The second-largest ossuary in all of Europe
An estimated 50 thousand people buried here
Visit enriched by music by Miloš Štědroň
After Paris, Brno has the second-largest ossuary in Europe
The number of people buried here is estimated to exceed 50,000. There was a churchyard at the Church of St James (the site is now Jakubské náměstí, or St James Square) as early as the beginning of the 13th century. Like many other churchyards, its establishment within the city walls later prevented its extension. The churchyard capacity quickly became insufficient for the needs of the growing city, and a special system of burial had to be adopted in which graves were opened 10 to 12 years after burial and the remnants were removed to make room for another body in the grave. The remnants from the original graves were moved to special underground areas, called ossuaries. These also quickly filled up due to frequent plague and cholera epidemics. The reforms introduced by Joseph II in 1784 resulted in churchyards being closed down for hygienic reasons. The remnants from the graves were moved into a crypt, the churchyard wall was torn down, the area around the church was paved with the former headstones, and the ossuary was gradually forgotten.

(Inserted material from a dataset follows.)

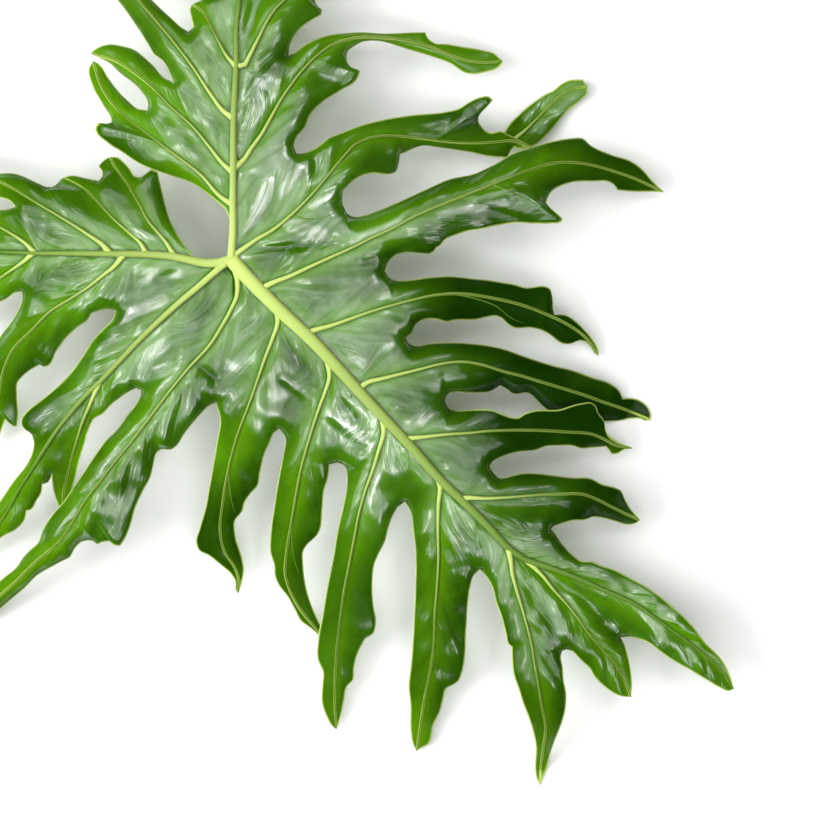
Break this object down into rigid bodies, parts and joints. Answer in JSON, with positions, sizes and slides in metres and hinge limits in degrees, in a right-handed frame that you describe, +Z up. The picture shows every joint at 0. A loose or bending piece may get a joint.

Today, the Ossuary at the Church of St James is an attraction for tourists as well as a place of reverence. The tour is very impressive thanks in part to music composed especially for this place.
Nearest stop of public transport: Náměstí Svobody
Similar places nearby
Labyrinth Under the Vegetable Market (Labyrint pod Zelným trhem)
Just 212 steps down to enter the labyrinth’s winding passages
Mint Master’s Cellar (Mincmistrovský sklep)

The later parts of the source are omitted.